DESCRIPTION OF THE TASK: Each line should be copied exactly.

MATERIAL PROVIDED:
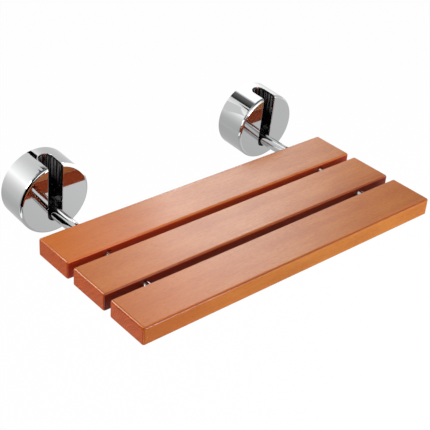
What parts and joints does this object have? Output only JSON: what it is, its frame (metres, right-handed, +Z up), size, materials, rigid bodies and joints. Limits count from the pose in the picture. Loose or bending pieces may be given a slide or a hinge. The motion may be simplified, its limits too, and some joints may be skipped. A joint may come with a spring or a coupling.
{
  "type": "fold down wall seat",
  "caption": "Fold-down wall seat: wooden slats on two round steel arms that hinge in slotted round chrome wall brackets.",
  "frame": {"origin": "on the wall plane, midway between the two brackets, at the height of the housings' centres", "axes": "+X along the wall and the slats, to the right seen from the front; +Y into the wall; +Z up; the seat reaches out to -Y"},
  "size_m": [0.475, 0.3111, 0.1],
  "materials": {
    "wood": "orange-brown stain under satin lacquer",
    "housing_chrome": "polished",
    "arm_chrome": "polished",
    "black_block": "gloss black",
    "plate_steel": "zinc plated",
    "pin_steel": "ground",
    "spring_steel": "blued",
    "dark_screws": "black oxide",
    "slat_screw_steel": "stainless",
    "black_nylon": "matte"
  },
  "bodies": {
    "brackets": {"left_wall_plate": "plate_steel", "right_wall_plate": "plate_steel", "left_pivot_block": "black_block", "right_pivot_block": "black_block", "left_block_screws": "dark_screws", "right_block_screws": "dark_screws", "left_housing": "housing_chrome", "right_housing": "housing_chrome", "left_grub_screws": "dark_screws", "right_grub_screws": "dark_screws", "left_hinge_pin": "pin_steel", "right_hinge_pin": "pin_steel", "left_pin_clip": "spring_steel", "right_pin_clip": "spring_steel", "left_rest_pad": "black_nylon", "right_rest_pad": "black_nylon", "left_spring_washers": "spring_steel", "right_spring_washers": "spring_steel", "left_thrust_washers": "spring_steel", "right_thrust_washers": "spring_steel"},
    "seat": {"left_arm_bushes": "black_nylon", "right_arm_bushes": "black_nylon", "left_arm": "arm_chrome", "right_arm": "arm_chrome", "rear_slat": "wood", "middle_slat": "wood", "front_slat": "wood", "rear_slat_screws": "slat_screw_steel", "middle_slat_screws": "slat_screw_steel", "front_slat_screws": "slat_screw_steel"}
  },
  "joints": [
    {"name": "seat_fold", "type": "hinge", "parent": "brackets", "child": "seat", "pos_m": [0, -0.0245, -0.0215], "axis": [-1, 0, 0], "range_deg": [0, 88.5]}
  ]
}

RESULT:
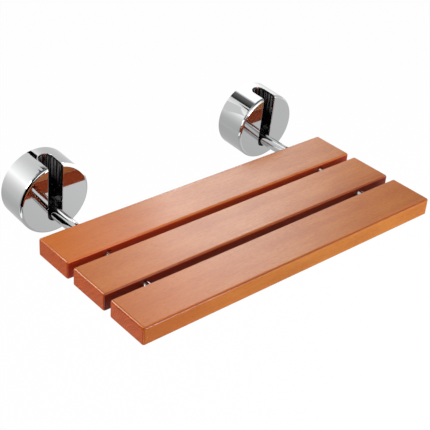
What parts and joints does this object have? Output only JSON: what it is, its frame (metres, right-handed, +Z up), size, materials, rigid bodies and joints. Limits count from the pose in the picture. Loose or bending pieces may be given a slide or a hinge. The motion may be simplified, its limits too, and some joints may be skipped. A joint may come with a spring or a coupling.
{
  "type": "fold down wall seat",
  "caption": "Fold-down wall seat: wooden slats on two round steel arms that hinge in slotted round chrome wall brackets.",
  "frame": {"origin": "on the wall plane, midway between the two brackets, at the height of the housings' centres", "axes": "+X along the wall and the slats, to the right seen from the front; +Y into the wall; +Z up; the seat reaches out to -Y"},
  "size_m": [0.475, 0.3111, 0.1],
  "materials": {
    "wood": "orange-brown stain under satin lacquer",
    "housing_chrome": "polished",
    "arm_chrome": "polished",
    "black_block": "gloss black",
    "plate_steel": "zinc plated",
    "pin_steel": "ground",
    "spring_steel": "blued",
    "dark_screws": "black oxide",
    "slat_screw_steel": "stainless",
    "black_nylon": "matte"
  },
  "bodies": {
    "brackets": {"left_wall_plate": "plate_steel", "right_wall_plate": "plate_steel", "left_pivot_block": "black_block", "right_pivot_block": "black_block", "left_block_screws": "dark_screws", "right_block_screws": "dark_screws", "left_housing": "housing_chrome", "right_housing": "housing_chrome", "left_grub_screws": "dark_screws", "right_grub_screws": "dark_screws", "left_hinge_pin": "pin_steel", "right_hinge_pin": "pin_steel", "left_pin_clip": "spring_steel", "right_pin_clip": "spring_steel", "left_rest_pad": "black_nylon", "right_rest_pad": "black_nylon", "left_spring_washers": "spring_steel", "right_spring_washers": "spring_steel", "left_thrust_washers": "spring_steel", "right_thrust_washers": "spring_steel"},
    "seat": {"left_arm_bushes": "black_nylon", "right_arm_bushes": "black_nylon", "left_arm": "arm_chrome", "right_arm": "arm_chrome", "rear_slat": "wood", "middle_slat": "wood", "front_slat": "wood", "rear_slat_screws": "slat_screw_steel", "middle_slat_screws": "slat_screw_steel", "front_slat_screws": "slat_screw_steel"}
  },
  "joints": [
    {"name": "seat_fold", "type": "hinge", "parent": "brackets", "child": "seat", "pos_m": [0, -0.0245, -0.0215], "axis": [-1, 0, 0], "range_deg": [0, 88.5]}
  ]
}